Исчезновение определенного типа памятников или переход от одного метода строительства к другому в прошлом могли быть не столь значительными, как кажется археологу, интерпретирующему это изменение сегодня. Подобная тенденция обнаруживать апокалиптические настроения в прошлом является особым уклоном археологии, где мы придаем прерывистости слишком большое значение. Представления о том, как общества выживают и продолжают существовать, можно омрачить тенденцией всюду видеть прерывистость. Оно и понятно: мы легко замечаем все новое, неуместное, любые изменения. То есть мы легко замечаем разрывы и не выдвигаем на первый план то, что остается неизменным. То есть игнорируем непрерывность. И не только в археологии. Склонность всюду видеть прерывистость вместо непрерывности влияет на нашу интерпретацию прошлого и на видение будущего.

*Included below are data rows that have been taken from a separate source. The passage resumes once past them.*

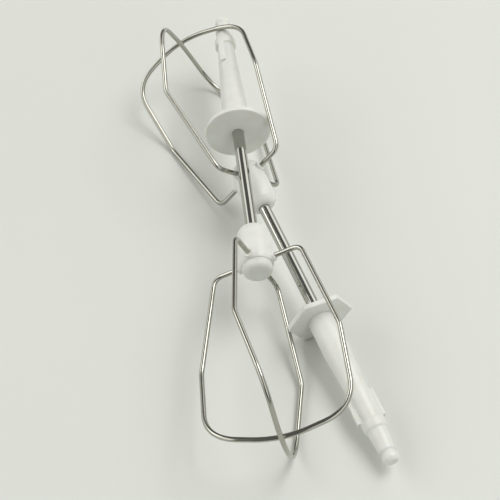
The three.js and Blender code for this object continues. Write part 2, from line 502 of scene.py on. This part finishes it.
# ---- Hubs ----
# The hub is moulded in white plastic on the rod's end: a domed barrel with four short bosses
# near its foot, one for each wire end. It is satin, with a faint warm stain here and there.
HUB_RADIUS = 6.3
HUB_TOP = -15.0
HUB_FOOT = 2.3
BOSS_RADIUS = 1.9
BOSS_REACH = 7.3
SNUG = 0.03                 # what a bore is wider than what sits in it
BORE_SPARE = 0.2            # what a bore is deeper than what sits in it
HUB_VOXEL = 0.22
HUB_SOFTENING = 5
SKIN_RELIEF = 0.00003       # metres
WHITE = (0.755, 0.765, 0.730, 1.0)
WHITE_WARM = (0.72, 0.72, 0.665, 1.0)


def moulded_skin_group():
    """The satin skin of a moulding: fine grain, broad flow marks and a faint warm stain."""
    group = bpy.data.node_groups.new("moulded skin", "ShaderNodeTree")
    face = group.interface
    face.new_socket("Vector", in_out="INPUT", socket_type="NodeSocketVector")
    for name, value in (("Grain", 5.0), ("Flow", 0.16), ("Gloss", 0.30), ("Dull", 0.42)):
        face.new_socket(name, in_out="INPUT", socket_type="NodeSocketFloat").default_value = value
    face.new_socket("Clean", in_out="INPUT", socket_type="NodeSocketColor")
    face.new_socket("Warm", in_out="INPUT", socket_type="NodeSocketColor")
    face.new_socket("Colour", in_out="OUTPUT", socket_type="NodeSocketColor")
    face.new_socket("Roughness", in_out="OUTPUT", socket_type="NodeSocketFloat")
    face.new_socket("Height", in_out="OUTPUT", socket_type="NodeSocketFloat")
    nodes, links = group.nodes, group.links
    given = nodes.new("NodeGroupInput")
    result = nodes.new("NodeGroupOutput")
    grain = nodes.new("ShaderNodeTexNoise")
    grain.inputs["Detail"].default_value = 4.0
    flow = nodes.new("ShaderNodeTexNoise")
    flow.inputs["Detail"].default_value = 2.0
    gloss = nodes.new("ShaderNodeMapRange")
    gloss.inputs["From Min"].default_value = 0.35
    gloss.inputs["From Max"].default_value = 0.65
    stain = nodes.new("ShaderNodeMapRange")
    stain.inputs["From Min"].default_value = 0.45
    stain.inputs["From Max"].default_value = 0.75
    tint = nodes.new("ShaderNodeMix")
    tint.data_type = "RGBA"
    for texture, size in ((grain, "Grain"), (flow, "Flow")):
        links.new(given.outputs["Vector"], texture.inputs["Vector"])
        links.new(given.outputs[size], texture.inputs["Scale"])
    links.new(grain.outputs["Fac"], gloss.inputs["Value"])
    links.new(given.outputs["Gloss"], gloss.inputs["To Min"])
    links.new(given.outputs["Dull"], gloss.inputs["To Max"])
    links.new(flow.outputs["Fac"], stain.inputs["Value"])
    links.new(stain.outputs["Result"], tint.inputs["Factor"])
    links.new(given.outputs["Clean"], tint.inputs["A"])
    links.new(given.outputs["Warm"], tint.inputs["B"])
    links.new(tint.outputs["Result"], result.inputs["Colour"])
    links.new(gloss.outputs["Result"], result.inputs["Roughness"])
    links.new(grain.outputs["Fac"], result.inputs["Height"])
    return group


MOULDED_SKIN = moulded_skin_group()


def plastic_material(name, beater, clean, warm, gloss, dull, bump, glow):
    material = bpy.data.materials.new(name)
    material.use_nodes = True
    nodes, links = material.node_tree.nodes, material.node_tree.links
    shader = nodes["Principled BSDF"]
    shader.inputs["IOR"].default_value = 1.49
    shader.inputs["Subsurface Weight"].default_value = glow
    shader.inputs["Subsurface Radius"].default_value = (1.0, 0.85, 0.6)
    shader.inputs["Subsurface Scale"].default_value = 0.0015
    surface = nodes.new("ShaderNodeGroup")
    surface.node_tree = MOULDED_SKIN
    surface.inputs["Clean"].default_value = clean
    surface.inputs["Warm"].default_value = warm
    surface.inputs["Gloss"].default_value = gloss
    surface.inputs["Dull"].default_value = dull
    relief = nodes.new("ShaderNodeBump")
    relief.inputs["Strength"].default_value = bump
    relief.inputs["Distance"].default_value = SKIN_RELIEF
    links.new(beater_position(material, beater), surface.inputs["Vector"])
    links.new(surface.outputs["Colour"], shader.inputs["Base Color"])
    links.new(surface.outputs["Roughness"], shader.inputs["Roughness"])
    links.new(surface.outputs["Height"], relief.inputs["Height"])
    links.new(relief.outputs["Normal"], shader.inputs["Normal"])
    return material


def radial_pin(radius, start, end, angle, sides=32):
    """A round pin or bore along a radius of the hub, level with the wires."""
    pin = turned([(0.0, start), (radius, start), (radius, end), (0.0, end)], sides)
    lay = Matrix.Rotation(angle, 4, "Z") @ Matrix.Translation((0, 0, SOCKET[1]))
    pin.transform(lay @ Matrix.Rotation(math.pi / 2, 4, "Y"))
    return pin


def joined(shapes):
    """One bmesh with all the given ones in it, side by side or overlapping."""
    whole = bmesh.new()
    for shape in shapes:
        part = bpy.data.meshes.new("part")
        shape.to_mesh(part)
        shape.free()
        whole.from_mesh(part)
        bpy.data.meshes.remove(part)
    return whole


def moulded(name, solids, voxel, smoothing, cuts):
    """One moulding from overlapping solids, with a mould's soft corners, and then bored."""
    body = bpy.data.objects.new(name, mesh_of(name, joined(solids)))
    bpy.context.scene.collection.objects.link(body)
    remesh = body.modifiers.new("one skin", "REMESH")
    remesh.mode = "VOXEL"
    remesh.voxel_size = voxel
    soften = body.modifiers.new("soft corners", "SMOOTH")
    soften.factor = 0.5
    soften.iterations = smoothing
    drill_mesh = mesh_of("drill", joined(cuts))
    drill = bpy.data.objects.new("drill", drill_mesh)
    bpy.context.scene.collection.objects.link(drill)
    bore = body.modifiers.new("bores", "BOOLEAN")
    bore.operation = "DIFFERENCE"
    bore.solver = "MANIFOLD"
    bore.object = drill
    bpy.context.view_layer.update()
    shape = body.evaluated_get(bpy.context.evaluated_depsgraph_get())
    mesh = bpy.data.meshes.new_from_object(shape)
    bpy.data.objects.remove(body)
    bpy.data.objects.remove(drill)
    mesh.shade_smooth()
    mesh.set_sharp_from_angle(angle=math.radians(45))
    return mesh


QUARTERS = [math.pi / 2 * i for i in range(4)]

for beater in BEATERS:
    barrel = turned([
        (0.0, HUB_TOP), (2.9, HUB_TOP), (3.9, -14.8), (4.8, -14.1), (5.6, -12.9), (6.1, -11.2),
        (HUB_RADIUS, -9.0), (HUB_RADIUS, 0.6), (6.1, 1.4), (5.7, HUB_FOOT), (0.0, HUB_FOOT)], 96)
    bosses = [radial_pin(BOSS_RADIUS, 3.0, BOSS_REACH, angle) for angle in QUARTERS]
    socket_end = SOCKET[0] - BORE_SPARE
    sockets = [radial_pin(WIRE / 2 + SNUG, socket_end, 9.0, angle) for angle in QUARTERS]
    bore, bore_end = ROD_RADIUS + SNUG, ROD_ENDS[1] + BORE_SPARE
    rod_bore = turned([(0.0, -25.0), (bore, -25.0), (bore, bore_end), (0.0, bore_end)], 64)
    cap_seat = turned([(0.0, 1.5), (4.05, 1.5), (4.05, 6.0), (0.0, 6.0)], 64)
    white = plastic_material(
        f"{beater} hub white", beater, WHITE, WHITE_WARM, gloss=0.28, dull=0.42, bump=0.25, glow=0.15)
    cuts = [*sockets, rod_bore, cap_seat]
    hub = moulded(f"{beater}_hub_barrel", [barrel, *bosses], HUB_VOXEL, HUB_SOFTENING, cuts)
    finish_piece(f"{beater}_hub_barrel", hub, beater, white, f"{beater}_hub")


# ---- Hub caps ----
# A small plug snaps into the hub's cage end and hides the ends of the wires. It is nearly the hub's
# white and a little rougher; its white is also painted a little darker, as painted shade for the shade
# its face lies in. It has a shallow dish in its face and a gate mark in it.
CAP_RADIUS = 5.4
CAP_FACE = 5.8
# Painted shade: both cap whites are darker than the hub's, to stand in for the shade on the cap's
# downward face.
CAP_WHITE_PAINTED_SHADE = (0.70, 0.715, 0.68, 1.0)
CAP_WARM_PAINTED_SHADE = (0.66, 0.67, 0.625, 1.0)

for beater in BEATERS:
    plug = turned([
        (0.0, 1.6), (4.0, 1.6), (4.0, HUB_FOOT + 0.02), (CAP_RADIUS, HUB_FOOT + 0.02),
        (CAP_RADIUS, 3.9), (5.3, 4.5), (5.05, 5.0), (4.6, 5.4), (4.0, 5.67), (3.4, CAP_FACE),
        (2.8, 5.76), (0.9, 5.7), (0.75, 5.74), (0.6, 5.78), (0.0, 5.78)], 96)
    white = plastic_material(
        f"{beater} cap painted shade white", beater, CAP_WHITE_PAINTED_SHADE, CAP_WARM_PAINTED_SHADE, gloss=0.38, dull=0.55, bump=0.30, glow=0.10)
    cap = mesh_of(f"{beater}_cap_plug", plug, 50.0)
    finish_piece(f"{beater}_cap_plug", cap, beater, white, f"{beater}_hub_cap")


# ---- Collars ----
# The collar sits at the foot of the drive shank. It is a thin white disc on one beater and a
# hexagonal plate on the other, so that each goes into the right socket of the mixer.
COLLAR_AT = {"round": 63.5, "hex": 66.2}
COLLAR_THICKNESS = 2.0
COLLAR_EDGE = 0.45
DISC_RADIUS = 12.7
PLATE_RADIUS = 12.3
PLATE_CORNER = 0.8
PLATE_TURN = math.radians(46.2)
EDGE_STEPS = 6
ARC_STEPS = 10


def rim_steps():
    """Inset and height of each ring over the rounded edge of a plate, cage side first."""
    steps = []
    for i in range(EDGE_STEPS + 1):
        turn = math.pi / 2 * i / EDGE_STEPS
        steps.append((COLLAR_EDGE * (1 - math.sin(turn)), COLLAR_EDGE * (math.cos(turn) - 1)))
    back = [(inset, -COLLAR_THICKNESS - height) for inset, height in reversed(steps)]
    return steps + back


def disc(radius):
    """A point on a circle for each of the plate outline's points."""
    count = 6 * (ARC_STEPS + 1)
    return [(radius * math.cos(a), radius * math.sin(a)) for a in
            (PLATE_TURN - math.pi / 6 + 2 * math.pi * i / count for i in range(count))]


def hexagon(inset):
    outline = []
    for side in range(6):
        middle = PLATE_TURN + side * math.pi / 3
        for i in range(ARC_STEPS + 1):
            turn = middle + math.pi / 6 * (2 * i / ARC_STEPS - 1)
            centre = PLATE_RADIUS - PLATE_CORNER
            arc = PLATE_CORNER - inset
            outline.append((
                centre * math.cos(middle) + arc * math.cos(turn),
                centre * math.sin(middle) + arc * math.sin(turn)))
    return outline


def collar_shape(beater):
    outline = hexagon if beater == "hex" else lambda inset: disc(DISC_RADIUS - inset)
    rings = [(outline(inset), height) for inset, height in rim_steps()]
    bore = ROD_RADIUS + SNUG
    rings = [(disc(bore), 0.0)] + rings + [(disc(bore), -COLLAR_THICKNESS)]
    shape = bmesh.new()
    layers = [[shape.verts.new((x, y, z - COLLAR_AT[beater])) for x, y in ring] for ring, z in rings]
    for low, high in zip(layers, layers[1:] + layers[:1]):
        for i in range(len(low)):
            j = (i + 1) % len(low)
            shape.faces.new((low[i], low[j], high[j], high[i]))
    bmesh.ops.recalc_face_normals(shape, faces=shape.faces)
    return shape


for beater in BEATERS:
    white = plastic_material(
        f"{beater} collar white", beater, WHITE, WHITE_WARM, gloss=0.30, dull=0.42, bump=0.2, glow=0.2)
    collar = mesh_of(f"{beater}_collar_plate", collar_shape(beater), 35.0)
    finish_piece(f"{beater}_collar_plate", collar, beater, white, f"{beater}_collar")


# ---- Drive shanks ----
# The tapered white shank that the mixer's socket takes. Two lugs near its end carry the turn,
# the ring beyond them steadies it in the socket, and the grooved tip snaps into place there.
SHANK_RADIUS = 4.9
LUG_ENDS = (-111.5, -100.5)
LUG_REACH = 5.2
LUG_WIDTH = 2.2
SHANK_VOXEL = 0.2
SHANK_SOFTENING = 4
LUG_TURN = {"round": math.radians(90.0), "hex": math.radians(40.0)}


def lug(angle):
    low, high = LUG_ENDS
    block = bmesh.new()
    bmesh.ops.create_cube(block, size=1.0)
    size = (LUG_REACH, LUG_WIDTH, high - low)
    middle = Matrix.Translation((LUG_REACH / 2, 0.0, (low + high) / 2))
    block.transform(middle @ Matrix.Diagonal((*size, 1.0)))
    block.transform(Matrix.Rotation(angle, 4, "Z"))
    return block


for beater in BEATERS:
    foot = -(COLLAR_AT[beater] + COLLAR_THICKNESS)
    shank = turned([
        (0.0, -TIP_TO_HUB), (2.1, -TIP_TO_HUB), (2.9, -127.2), (3.0, -125.7), (2.4, -125.0),
        (2.4, -124.2), (3.0, -123.8), (3.6, -115.8), (4.2, -115.2), (4.2, -111.9), (3.3, -111.6),
        (4.1, -97.0), (SHANK_RADIUS, -82.0), (SHANK_RADIUS, foot), (0.0, foot)], 96)
    lugs = [lug(LUG_TURN[beater] + half_turn) for half_turn in (0.0, math.pi)]
    bore, bore_end = ROD_RADIUS + SNUG, ROD_ENDS[0] - BORE_SPARE
    rod_bore = turned([(0.0, bore_end), (bore, bore_end), (bore, foot + 5), (0.0, foot + 5)], 64)
    white = plastic_material(
        f"{beater} shank white", beater, WHITE, WHITE_WARM, gloss=0.28, dull=0.40, bump=0.25, glow=0.2)
    mesh = moulded(
        f"{beater}_shank_moulding", [shank, *lugs], SHANK_VOXEL, SHANK_SOFTENING, [rod_bore])
    finish_piece(
        f"{beater}_shank_moulding", mesh, beater, white, f"{beater}_drive_shank")
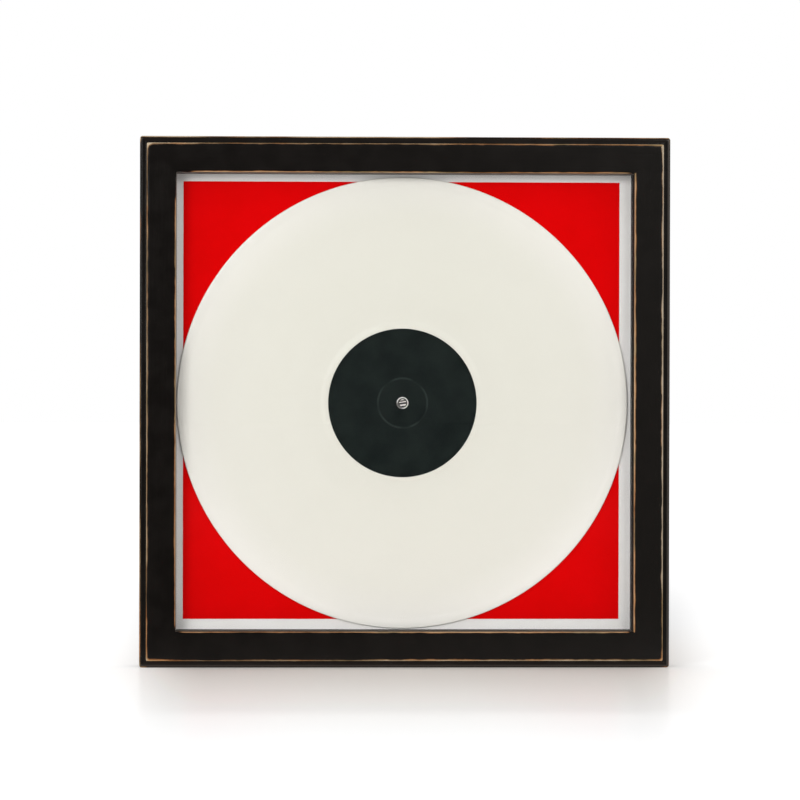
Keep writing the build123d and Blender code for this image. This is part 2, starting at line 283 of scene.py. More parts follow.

Также следует обращать внимание на термины, которые мы используем для обозначения этих изменений. Разумеется, не все изменения вредны, да и вообще они неизбежны. Решение использовать термин «коллапс» для описания определенного набора изменений крайне неудачно, будто что-то стояло, а затем какая-то его часть отвалилась, и вся конструкция рухнула, как башня. Получается, что потерпевшее коллапс общество – это развалившееся общество. Однако общество, которое изменилось, вовсе не обязательно развалилось, ведь перемены могли быть и к лучшему. Некоторые политические системы активно стремятся поставить часть населения в неблагоприятное положение или лишить его гражданских прав. Для таких людей кризис был бы со знаком плюс, а не минус. Многие археологи обнаружили коллапсы, которые укрепили некоторую или даже большую часть населения. От кризиса в конце бронзового века в Средиземноморье до цивилизаций боливийского Альтиплано, археологи рассматривают крах существующей системы как потенциально революционный, как возможность возникновения другой системы {5} 5 Philip P. Betancourt, “The Aegean and the Origins of the Sea Peoples,” in The Sea Peoples and Their World: A Reassessment, ed. E. D. Oren (Philadelphia: University of Pennsylvania Press, 2000); John J. Janusek, “Collapse as Cultural Revolution: Power and Identity in the Tiwanaku to Pacajes Transition,” in The Foundations of Power in the Prehispanic Andes, Archaeological Papers No. 14, eds. K. J. Vaughn, D. E. Ogburn, and C. A. Conlee (Washington, DC: American Anthropological Association, 2004), 175–209.
. Поэтому нам не следовало бы приравнивать «коллапсы», которые мы наблюдаем в древнем мире, к поистине апокалиптическому событию с очевидно негативными последствиями. Мы видим, что терминология имеет значение, и смыслы, которые мы вкладываем в те или иные события, меняют наше понимание прошлого.